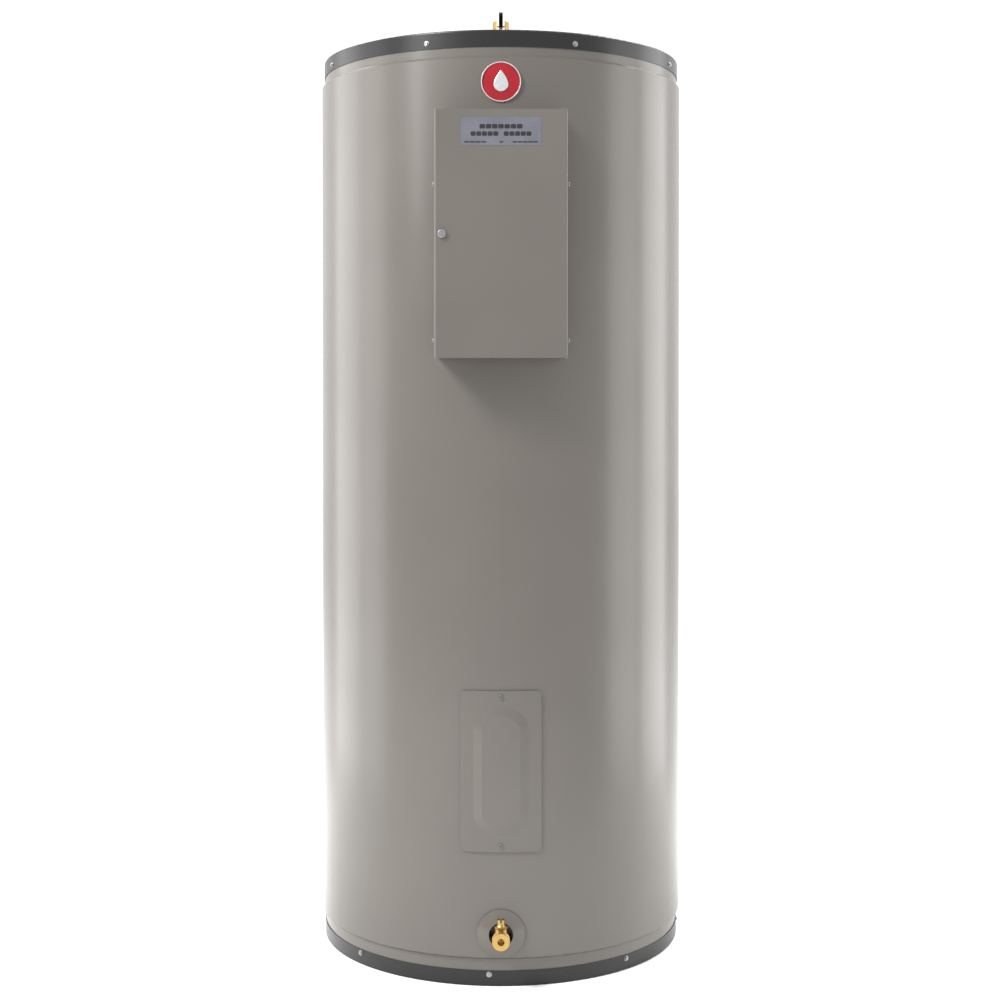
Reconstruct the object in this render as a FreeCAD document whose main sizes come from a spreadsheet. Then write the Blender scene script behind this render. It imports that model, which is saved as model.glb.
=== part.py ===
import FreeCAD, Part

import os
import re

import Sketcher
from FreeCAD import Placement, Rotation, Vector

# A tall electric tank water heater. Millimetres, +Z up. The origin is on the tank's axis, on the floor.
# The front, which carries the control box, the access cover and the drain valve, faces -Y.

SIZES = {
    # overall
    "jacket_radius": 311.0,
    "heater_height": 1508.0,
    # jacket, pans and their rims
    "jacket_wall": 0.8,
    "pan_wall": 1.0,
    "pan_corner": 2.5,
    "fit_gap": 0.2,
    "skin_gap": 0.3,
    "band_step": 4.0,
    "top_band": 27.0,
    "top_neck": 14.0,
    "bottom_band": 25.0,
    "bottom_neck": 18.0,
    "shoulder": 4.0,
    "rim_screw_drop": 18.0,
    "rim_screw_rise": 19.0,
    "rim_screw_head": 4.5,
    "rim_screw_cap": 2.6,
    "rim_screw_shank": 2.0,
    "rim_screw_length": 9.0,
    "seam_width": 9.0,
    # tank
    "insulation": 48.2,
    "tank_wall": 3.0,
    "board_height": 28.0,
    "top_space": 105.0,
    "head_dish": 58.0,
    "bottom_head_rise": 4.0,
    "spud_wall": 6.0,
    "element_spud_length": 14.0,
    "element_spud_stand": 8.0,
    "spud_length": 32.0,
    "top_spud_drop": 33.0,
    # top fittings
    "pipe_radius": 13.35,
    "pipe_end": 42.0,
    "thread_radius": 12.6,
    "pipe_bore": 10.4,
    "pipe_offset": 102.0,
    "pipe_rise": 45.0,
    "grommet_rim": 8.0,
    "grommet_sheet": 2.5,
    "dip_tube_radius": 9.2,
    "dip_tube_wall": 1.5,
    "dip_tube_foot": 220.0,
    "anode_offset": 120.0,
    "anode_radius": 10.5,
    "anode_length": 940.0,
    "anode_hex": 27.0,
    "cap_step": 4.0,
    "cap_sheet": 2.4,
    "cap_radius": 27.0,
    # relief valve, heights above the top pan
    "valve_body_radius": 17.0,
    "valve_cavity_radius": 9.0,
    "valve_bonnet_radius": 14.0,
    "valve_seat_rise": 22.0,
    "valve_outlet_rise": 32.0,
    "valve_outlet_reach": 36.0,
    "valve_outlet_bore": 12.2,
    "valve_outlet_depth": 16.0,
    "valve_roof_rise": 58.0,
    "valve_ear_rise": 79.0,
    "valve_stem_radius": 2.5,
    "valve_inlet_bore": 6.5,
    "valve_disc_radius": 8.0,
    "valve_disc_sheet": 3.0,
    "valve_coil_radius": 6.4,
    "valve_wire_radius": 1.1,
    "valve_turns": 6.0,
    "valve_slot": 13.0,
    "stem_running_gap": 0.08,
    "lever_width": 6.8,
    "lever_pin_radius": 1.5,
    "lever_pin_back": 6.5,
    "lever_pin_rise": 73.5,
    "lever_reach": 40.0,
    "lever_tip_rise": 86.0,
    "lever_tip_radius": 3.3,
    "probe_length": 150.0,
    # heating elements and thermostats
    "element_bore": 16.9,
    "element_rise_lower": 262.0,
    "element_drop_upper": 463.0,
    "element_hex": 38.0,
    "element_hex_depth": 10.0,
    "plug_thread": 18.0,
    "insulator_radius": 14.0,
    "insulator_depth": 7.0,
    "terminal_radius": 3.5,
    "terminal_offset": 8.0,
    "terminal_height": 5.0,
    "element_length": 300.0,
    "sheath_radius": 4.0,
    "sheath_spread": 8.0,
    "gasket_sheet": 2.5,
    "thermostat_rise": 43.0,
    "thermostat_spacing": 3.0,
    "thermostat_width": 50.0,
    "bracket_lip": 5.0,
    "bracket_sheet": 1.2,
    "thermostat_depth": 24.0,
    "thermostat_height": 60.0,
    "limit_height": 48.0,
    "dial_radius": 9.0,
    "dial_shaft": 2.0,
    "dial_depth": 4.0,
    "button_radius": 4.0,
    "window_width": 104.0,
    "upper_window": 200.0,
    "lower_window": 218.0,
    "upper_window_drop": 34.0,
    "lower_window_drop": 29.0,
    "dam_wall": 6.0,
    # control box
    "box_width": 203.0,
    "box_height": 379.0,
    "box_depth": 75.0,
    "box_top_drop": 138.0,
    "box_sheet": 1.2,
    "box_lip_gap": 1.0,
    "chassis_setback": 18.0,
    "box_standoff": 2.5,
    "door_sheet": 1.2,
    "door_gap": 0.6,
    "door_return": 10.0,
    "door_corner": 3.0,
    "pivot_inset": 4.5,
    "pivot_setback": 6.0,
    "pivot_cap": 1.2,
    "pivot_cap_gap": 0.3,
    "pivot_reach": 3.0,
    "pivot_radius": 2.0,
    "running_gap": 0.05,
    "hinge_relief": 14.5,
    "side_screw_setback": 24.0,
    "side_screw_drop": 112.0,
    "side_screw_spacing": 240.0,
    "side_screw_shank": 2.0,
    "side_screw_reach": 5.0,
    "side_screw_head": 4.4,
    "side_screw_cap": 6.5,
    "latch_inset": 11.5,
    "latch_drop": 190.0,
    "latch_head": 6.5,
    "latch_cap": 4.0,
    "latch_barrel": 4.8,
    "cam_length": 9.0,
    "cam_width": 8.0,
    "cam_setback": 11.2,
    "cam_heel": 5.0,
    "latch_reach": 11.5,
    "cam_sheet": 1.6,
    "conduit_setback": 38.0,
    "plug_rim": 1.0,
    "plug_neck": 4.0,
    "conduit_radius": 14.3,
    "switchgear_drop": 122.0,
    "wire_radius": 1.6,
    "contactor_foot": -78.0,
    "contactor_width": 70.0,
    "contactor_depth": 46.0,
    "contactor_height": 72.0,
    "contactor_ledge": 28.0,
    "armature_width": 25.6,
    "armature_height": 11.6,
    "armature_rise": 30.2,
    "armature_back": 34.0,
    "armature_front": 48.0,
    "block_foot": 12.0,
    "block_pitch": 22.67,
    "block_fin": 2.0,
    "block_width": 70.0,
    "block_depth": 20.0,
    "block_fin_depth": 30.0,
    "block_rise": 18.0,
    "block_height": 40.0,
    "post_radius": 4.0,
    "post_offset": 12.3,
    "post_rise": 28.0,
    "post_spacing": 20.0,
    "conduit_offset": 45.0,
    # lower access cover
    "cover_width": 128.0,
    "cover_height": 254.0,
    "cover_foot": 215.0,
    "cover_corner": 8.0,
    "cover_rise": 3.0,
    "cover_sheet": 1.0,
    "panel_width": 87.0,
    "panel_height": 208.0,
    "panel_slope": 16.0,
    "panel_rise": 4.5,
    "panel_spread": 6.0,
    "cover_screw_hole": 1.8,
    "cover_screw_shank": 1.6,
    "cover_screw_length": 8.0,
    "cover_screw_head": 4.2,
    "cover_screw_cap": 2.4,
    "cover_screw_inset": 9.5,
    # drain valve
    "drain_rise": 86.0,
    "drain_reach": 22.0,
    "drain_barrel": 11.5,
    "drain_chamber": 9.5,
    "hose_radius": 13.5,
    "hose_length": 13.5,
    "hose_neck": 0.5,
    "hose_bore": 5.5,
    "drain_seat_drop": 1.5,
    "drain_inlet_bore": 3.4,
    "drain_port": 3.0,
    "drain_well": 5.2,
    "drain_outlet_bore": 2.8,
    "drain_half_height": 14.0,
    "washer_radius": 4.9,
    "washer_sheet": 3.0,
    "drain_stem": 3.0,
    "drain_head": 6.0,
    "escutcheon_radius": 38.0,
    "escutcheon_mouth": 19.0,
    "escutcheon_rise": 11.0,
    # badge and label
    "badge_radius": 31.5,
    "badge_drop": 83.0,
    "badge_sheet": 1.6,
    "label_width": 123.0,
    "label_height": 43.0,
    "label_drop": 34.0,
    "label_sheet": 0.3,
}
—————
Exercise goal: Copy all lines in the listing above where the string "FreeCAD" appears.

Correct response:
Reconstruct the object in this render as a FreeCAD document whose main sizes come from a spreadsheet. Then write the Blender scene script behind this render. It imports that model, which is saved as model.glb.
import FreeCAD, Part
from FreeCAD import Placement, Rotation, Vector